Merci, Virginie. Dans le Sarzana/Pierrot, m’avait beaucoup touché cette mise en circularité du texte en intégrant problématiques du lecteur et de l’auteur à celles du livre lui-même.
Un article très intéressant. Je me promets déjà d’aller lire « Impressions Numériques ».
Je me permets d’offrir un début de réponse aux questions qui clôturent votre billet.
Oui, le lecteur numérique laisse derrière lui beaucoup plus d’informations sur ses habitudes de consommation que le lecteur traditionnel. Oui, ces informations sont compilées puis utilisées au mieux de leur profit par les acteurs de l’édition numérique. Toutefois, l’erreur serait de croire que ce profilage silencieux s’effectue au détriment du lecteur.
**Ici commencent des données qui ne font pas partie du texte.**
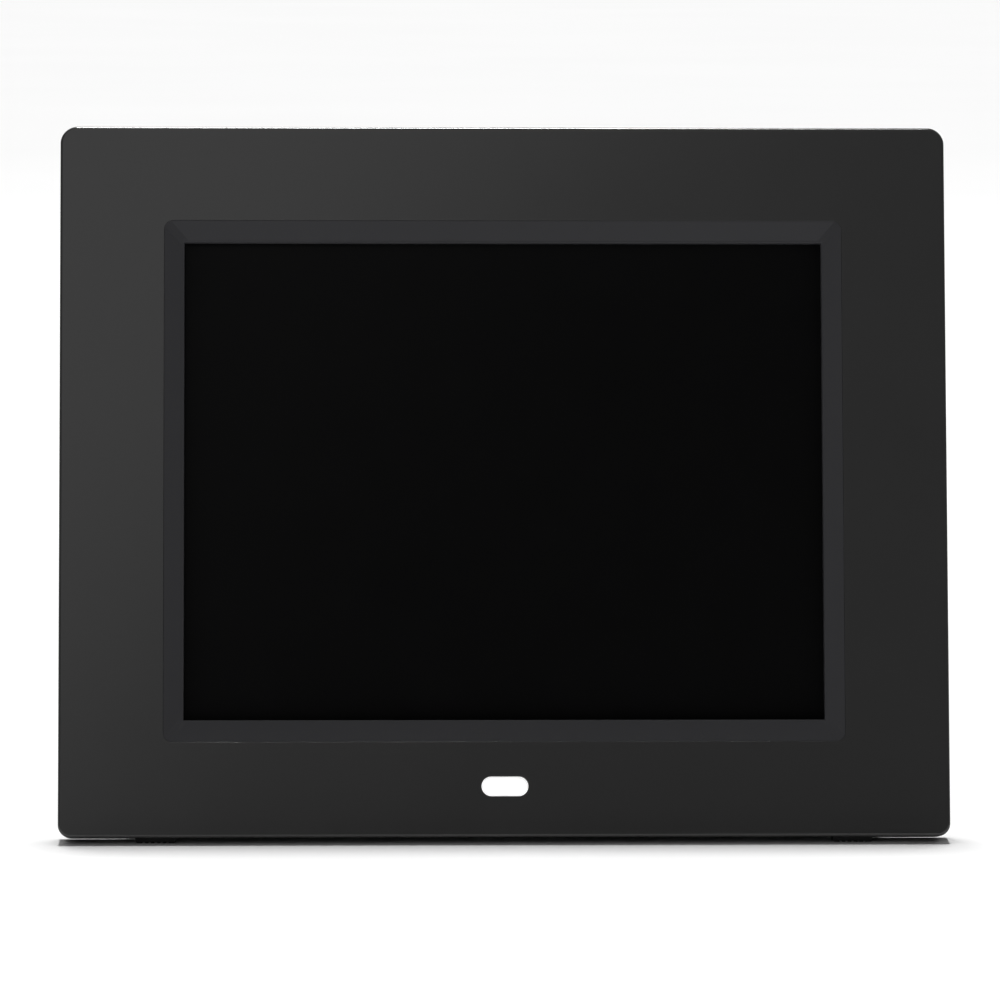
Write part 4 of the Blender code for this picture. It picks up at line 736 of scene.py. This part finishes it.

En effet, et c’est peut-être ce qui coince dans votre métaphore chasseurs/papillons, l’éditeur et le distributeur ne sont pas les prédateurs du lecteur (bien qu’ils dépendent de lui pour vivre) mais plutôt ses partenaires dans la circulation et la consommation du contenu culturel. Si les premiers cherchent à vendre des livres, le second cherche à en acheter. Aussi, tout deux gagnent à ce que le bon livre trouve son destinataire.
Le fournisseur de contenu en ligne, via le profilage, devient un conseiller sans visage – analogue décorporalisé du libraire – qui connait les goûts de l’utilisateur et est capable de l’orienter dans sa recherche. Combien de bons ouvrages trouvés grâce aux suggestions d’achat d’Amazon ou aux recommandations ciblées des librairies numériques? Plus généralement, combien de liens pertinents repérés grâce au système d’affichage personnalisé de Google?
Bref, ce que je vois du profilage numérique n’a rien de dystopique ou d’orwellien– du moins pas dans le strict domaine du livre. Il permet aux vendeurs d’optimiser leurs ventes et aux lecteurs d’obtenir plus rapidement ce qu’ils recherchent. Il permet, de surcroît, à tous les acteurs du milieu du livre (critiques, chercheurs et lecteurs inclus) de disposer d’informations et de statistiques plus précises pour diriger leurs choix.